Objective: The data below holds a line containing "obj.matrix_world = world" and a line containing "twist = math.tan(helix_angle) / pitch_r"; please quote exactly those two lines and every line between them, and nothing else.

** begin Supplied material **

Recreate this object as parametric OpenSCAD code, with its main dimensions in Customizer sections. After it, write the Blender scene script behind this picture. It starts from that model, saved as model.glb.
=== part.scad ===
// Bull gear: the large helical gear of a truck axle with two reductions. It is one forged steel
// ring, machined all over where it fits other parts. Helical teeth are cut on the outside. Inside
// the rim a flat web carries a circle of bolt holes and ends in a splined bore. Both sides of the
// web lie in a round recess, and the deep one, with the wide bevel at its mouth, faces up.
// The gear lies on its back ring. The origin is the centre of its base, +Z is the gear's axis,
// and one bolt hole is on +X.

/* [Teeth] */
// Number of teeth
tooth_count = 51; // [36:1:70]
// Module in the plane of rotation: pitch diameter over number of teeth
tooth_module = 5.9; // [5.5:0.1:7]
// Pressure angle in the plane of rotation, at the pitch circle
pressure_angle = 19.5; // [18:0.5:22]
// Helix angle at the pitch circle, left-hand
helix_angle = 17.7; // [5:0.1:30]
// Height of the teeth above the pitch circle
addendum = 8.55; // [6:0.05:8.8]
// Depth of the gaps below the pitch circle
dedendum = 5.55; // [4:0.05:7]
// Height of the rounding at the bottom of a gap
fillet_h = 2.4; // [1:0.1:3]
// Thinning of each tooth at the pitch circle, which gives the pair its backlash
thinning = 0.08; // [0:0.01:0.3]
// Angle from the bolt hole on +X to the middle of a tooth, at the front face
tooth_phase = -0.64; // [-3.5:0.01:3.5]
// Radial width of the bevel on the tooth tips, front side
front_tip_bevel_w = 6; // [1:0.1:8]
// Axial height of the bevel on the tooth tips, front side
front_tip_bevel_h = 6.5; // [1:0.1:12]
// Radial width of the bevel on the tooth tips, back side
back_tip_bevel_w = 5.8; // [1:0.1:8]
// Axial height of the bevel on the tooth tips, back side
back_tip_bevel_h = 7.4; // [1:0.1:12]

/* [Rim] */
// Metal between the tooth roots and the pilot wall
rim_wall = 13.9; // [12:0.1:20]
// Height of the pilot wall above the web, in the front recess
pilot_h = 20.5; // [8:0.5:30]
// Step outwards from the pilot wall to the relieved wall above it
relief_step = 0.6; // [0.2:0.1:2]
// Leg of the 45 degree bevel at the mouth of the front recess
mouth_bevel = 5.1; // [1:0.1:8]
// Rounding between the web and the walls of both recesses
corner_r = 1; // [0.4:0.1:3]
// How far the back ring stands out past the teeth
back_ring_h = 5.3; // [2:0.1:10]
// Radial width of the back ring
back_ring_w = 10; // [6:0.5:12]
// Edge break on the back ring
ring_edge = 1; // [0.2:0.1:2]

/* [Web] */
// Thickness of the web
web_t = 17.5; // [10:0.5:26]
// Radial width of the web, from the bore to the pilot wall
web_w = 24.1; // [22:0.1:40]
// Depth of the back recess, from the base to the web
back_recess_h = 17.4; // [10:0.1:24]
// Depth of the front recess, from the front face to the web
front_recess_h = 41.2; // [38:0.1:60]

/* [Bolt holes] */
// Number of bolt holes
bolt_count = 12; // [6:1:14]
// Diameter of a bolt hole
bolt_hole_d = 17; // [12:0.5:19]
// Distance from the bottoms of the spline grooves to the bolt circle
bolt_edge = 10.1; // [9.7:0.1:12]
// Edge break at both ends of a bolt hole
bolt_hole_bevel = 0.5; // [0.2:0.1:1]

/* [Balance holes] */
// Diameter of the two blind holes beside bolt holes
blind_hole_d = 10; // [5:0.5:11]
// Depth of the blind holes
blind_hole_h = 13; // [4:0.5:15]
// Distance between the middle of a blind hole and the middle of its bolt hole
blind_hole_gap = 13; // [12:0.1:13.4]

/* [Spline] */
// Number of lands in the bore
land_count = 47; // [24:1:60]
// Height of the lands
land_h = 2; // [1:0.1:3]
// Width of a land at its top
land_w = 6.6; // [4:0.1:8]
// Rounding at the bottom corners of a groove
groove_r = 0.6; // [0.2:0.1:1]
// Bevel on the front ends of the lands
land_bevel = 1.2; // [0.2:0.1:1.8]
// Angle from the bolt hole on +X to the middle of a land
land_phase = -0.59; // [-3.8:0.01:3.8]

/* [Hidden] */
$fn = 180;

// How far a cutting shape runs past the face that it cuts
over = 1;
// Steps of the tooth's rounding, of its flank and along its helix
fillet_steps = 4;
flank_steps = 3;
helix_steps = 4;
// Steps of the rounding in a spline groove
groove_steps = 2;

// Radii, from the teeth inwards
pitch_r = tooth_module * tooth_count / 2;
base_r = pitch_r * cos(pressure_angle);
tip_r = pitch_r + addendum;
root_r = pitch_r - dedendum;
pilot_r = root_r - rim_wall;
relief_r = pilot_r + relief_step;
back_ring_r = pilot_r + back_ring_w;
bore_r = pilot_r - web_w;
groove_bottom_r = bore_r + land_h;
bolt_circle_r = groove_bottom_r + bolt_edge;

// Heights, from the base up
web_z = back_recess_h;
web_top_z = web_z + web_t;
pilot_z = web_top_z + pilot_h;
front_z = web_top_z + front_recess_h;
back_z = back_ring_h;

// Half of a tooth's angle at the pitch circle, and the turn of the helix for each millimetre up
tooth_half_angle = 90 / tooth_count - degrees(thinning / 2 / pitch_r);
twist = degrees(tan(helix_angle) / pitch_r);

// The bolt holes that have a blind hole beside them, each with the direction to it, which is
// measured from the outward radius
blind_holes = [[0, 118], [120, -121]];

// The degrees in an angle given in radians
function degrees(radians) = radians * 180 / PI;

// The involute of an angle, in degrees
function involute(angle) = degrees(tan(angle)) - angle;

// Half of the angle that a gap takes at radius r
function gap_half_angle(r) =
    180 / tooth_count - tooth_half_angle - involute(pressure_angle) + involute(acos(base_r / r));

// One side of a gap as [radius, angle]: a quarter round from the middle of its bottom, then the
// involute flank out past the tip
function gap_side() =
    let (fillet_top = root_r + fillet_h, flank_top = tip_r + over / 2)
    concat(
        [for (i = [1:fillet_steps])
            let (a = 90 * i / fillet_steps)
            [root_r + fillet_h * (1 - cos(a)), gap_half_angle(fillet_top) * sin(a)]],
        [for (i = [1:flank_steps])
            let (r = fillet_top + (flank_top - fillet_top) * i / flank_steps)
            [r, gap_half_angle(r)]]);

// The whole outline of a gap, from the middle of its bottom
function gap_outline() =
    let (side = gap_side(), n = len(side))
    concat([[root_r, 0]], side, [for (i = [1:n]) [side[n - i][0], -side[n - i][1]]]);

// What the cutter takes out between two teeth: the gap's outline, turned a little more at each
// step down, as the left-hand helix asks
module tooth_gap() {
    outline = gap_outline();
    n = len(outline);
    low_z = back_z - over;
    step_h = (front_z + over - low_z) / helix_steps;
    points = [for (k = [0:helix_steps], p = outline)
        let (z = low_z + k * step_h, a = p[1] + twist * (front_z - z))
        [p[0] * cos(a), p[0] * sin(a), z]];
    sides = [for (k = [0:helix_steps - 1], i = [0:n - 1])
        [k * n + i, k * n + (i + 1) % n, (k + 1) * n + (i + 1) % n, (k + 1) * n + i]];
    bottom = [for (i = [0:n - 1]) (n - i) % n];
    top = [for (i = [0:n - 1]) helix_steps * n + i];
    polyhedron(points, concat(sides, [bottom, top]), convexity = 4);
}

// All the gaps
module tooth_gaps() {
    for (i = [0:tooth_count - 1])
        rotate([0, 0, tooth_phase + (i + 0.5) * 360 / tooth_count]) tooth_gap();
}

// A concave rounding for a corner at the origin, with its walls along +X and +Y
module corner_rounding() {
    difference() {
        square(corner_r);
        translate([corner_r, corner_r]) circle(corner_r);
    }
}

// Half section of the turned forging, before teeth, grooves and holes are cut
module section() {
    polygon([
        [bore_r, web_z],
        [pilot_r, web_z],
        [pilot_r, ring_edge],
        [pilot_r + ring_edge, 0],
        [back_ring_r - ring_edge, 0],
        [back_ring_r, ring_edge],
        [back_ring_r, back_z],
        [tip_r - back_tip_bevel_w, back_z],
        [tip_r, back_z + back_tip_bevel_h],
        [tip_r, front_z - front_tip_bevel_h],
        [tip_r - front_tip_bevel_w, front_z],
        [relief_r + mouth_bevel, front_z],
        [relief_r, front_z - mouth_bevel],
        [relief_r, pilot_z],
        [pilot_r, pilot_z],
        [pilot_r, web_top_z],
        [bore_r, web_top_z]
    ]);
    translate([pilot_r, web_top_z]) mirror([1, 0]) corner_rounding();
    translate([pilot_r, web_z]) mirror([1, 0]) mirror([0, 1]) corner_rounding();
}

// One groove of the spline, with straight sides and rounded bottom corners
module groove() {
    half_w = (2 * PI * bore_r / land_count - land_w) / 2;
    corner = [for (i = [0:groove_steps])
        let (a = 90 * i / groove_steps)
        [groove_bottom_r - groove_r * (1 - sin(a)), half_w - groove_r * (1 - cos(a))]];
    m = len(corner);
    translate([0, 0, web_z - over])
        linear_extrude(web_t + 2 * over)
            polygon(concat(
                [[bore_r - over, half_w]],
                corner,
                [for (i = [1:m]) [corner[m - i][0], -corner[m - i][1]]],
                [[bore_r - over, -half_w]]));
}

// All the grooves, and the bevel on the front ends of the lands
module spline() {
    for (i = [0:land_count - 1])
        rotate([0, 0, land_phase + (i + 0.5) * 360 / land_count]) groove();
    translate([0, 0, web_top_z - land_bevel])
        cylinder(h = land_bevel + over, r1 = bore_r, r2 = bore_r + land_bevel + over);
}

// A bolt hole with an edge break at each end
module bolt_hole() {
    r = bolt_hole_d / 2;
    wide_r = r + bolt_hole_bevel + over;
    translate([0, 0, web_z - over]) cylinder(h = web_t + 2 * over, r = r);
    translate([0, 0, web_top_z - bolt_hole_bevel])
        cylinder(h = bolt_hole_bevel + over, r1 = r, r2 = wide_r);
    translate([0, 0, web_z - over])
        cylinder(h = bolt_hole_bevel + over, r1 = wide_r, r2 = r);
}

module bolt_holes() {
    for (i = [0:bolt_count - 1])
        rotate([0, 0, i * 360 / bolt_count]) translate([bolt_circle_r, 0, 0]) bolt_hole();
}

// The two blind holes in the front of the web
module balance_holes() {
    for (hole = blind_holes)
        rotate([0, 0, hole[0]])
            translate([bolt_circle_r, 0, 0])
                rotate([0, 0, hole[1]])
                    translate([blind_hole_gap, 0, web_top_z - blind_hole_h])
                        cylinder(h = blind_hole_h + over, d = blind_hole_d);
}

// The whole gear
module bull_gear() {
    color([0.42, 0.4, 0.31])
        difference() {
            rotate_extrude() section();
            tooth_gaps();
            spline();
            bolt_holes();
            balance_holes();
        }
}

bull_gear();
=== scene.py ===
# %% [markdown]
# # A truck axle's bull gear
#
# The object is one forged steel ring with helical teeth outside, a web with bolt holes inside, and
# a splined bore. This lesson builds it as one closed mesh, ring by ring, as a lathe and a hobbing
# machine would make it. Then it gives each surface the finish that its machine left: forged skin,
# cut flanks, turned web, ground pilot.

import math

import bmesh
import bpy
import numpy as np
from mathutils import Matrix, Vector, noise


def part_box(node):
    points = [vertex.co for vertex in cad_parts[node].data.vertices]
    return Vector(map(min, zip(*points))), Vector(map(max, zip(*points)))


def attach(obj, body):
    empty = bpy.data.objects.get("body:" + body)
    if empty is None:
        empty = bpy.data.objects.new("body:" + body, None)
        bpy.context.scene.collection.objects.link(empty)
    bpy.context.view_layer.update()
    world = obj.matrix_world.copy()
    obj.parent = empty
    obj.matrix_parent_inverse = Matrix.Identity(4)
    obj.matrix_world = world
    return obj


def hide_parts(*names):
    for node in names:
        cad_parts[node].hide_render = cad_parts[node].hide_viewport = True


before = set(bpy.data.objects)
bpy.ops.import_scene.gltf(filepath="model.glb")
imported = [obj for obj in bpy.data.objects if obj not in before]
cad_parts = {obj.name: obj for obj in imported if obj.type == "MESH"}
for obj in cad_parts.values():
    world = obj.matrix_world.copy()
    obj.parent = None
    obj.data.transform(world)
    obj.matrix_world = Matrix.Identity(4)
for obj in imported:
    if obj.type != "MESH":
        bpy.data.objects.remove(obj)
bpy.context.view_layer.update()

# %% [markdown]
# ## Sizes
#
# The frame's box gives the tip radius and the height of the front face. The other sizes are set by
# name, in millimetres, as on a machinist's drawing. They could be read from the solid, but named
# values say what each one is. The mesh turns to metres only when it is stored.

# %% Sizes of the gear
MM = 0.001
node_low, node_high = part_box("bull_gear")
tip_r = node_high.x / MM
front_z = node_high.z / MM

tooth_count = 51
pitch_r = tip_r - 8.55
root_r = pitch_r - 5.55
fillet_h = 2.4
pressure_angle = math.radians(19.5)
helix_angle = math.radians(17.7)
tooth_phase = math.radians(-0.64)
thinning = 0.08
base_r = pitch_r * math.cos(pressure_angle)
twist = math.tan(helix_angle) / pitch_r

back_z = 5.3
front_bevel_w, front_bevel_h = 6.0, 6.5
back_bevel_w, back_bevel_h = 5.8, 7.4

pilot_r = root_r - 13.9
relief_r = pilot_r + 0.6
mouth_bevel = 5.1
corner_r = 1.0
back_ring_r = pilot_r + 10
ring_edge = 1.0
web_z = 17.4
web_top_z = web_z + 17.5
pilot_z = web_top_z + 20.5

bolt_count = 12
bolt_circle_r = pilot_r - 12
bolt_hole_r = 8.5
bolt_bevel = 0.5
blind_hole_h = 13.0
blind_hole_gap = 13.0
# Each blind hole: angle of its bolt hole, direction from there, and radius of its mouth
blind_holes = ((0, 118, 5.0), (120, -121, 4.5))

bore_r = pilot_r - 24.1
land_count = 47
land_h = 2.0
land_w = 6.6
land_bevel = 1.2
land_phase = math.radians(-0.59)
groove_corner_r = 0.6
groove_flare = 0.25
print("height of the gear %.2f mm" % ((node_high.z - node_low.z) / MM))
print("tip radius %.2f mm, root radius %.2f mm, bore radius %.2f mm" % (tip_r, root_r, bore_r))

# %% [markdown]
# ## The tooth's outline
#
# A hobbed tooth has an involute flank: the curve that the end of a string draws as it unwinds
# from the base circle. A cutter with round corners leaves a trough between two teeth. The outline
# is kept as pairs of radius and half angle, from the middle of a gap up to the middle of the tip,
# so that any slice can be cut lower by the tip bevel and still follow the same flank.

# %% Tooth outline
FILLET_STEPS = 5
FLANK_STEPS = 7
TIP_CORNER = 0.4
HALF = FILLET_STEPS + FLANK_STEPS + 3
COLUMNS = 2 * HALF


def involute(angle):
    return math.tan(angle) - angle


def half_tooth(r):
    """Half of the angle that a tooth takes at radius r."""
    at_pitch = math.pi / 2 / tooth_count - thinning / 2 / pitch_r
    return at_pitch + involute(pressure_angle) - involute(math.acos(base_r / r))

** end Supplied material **

Written response:
    obj.matrix_world = world
    return obj


def hide_parts(*names):
    for node in names:
        cad_parts[node].hide_render = cad_parts[node].hide_viewport = True


before = set(bpy.data.objects)
bpy.ops.import_scene.gltf(filepath="model.glb")
imported = [obj for obj in bpy.data.objects if obj not in before]
cad_parts = {obj.name: obj for obj in imported if obj.type == "MESH"}
for obj in cad_parts.values():
    world = obj.matrix_world.copy()
    obj.parent = None
    obj.data.transform(world)
    obj.matrix_world = Matrix.Identity(4)
for obj in imported:
    if obj.type != "MESH":
        bpy.data.objects.remove(obj)
bpy.context.view_layer.update()

# %% [markdown]
# ## Sizes
#
# The frame's box gives the tip radius and the height of the front face. The other sizes are set by
# name, in millimetres, as on a machinist's drawing. They could be read from the solid, but named
# values say what each one is. The mesh turns to metres only when it is stored.

# %% Sizes of the gear
MM = 0.001
node_low, node_high = part_box("bull_gear")
tip_r = node_high.x / MM
front_z = node_high.z / MM

tooth_count = 51
pitch_r = tip_r - 8.55
root_r = pitch_r - 5.55
fillet_h = 2.4
pressure_angle = math.radians(19.5)
helix_angle = math.radians(17.7)
tooth_phase = math.radians(-0.64)
thinning = 0.08
base_r = pitch_r * math.cos(pressure_angle)
twist = math.tan(helix_angle) / pitch_r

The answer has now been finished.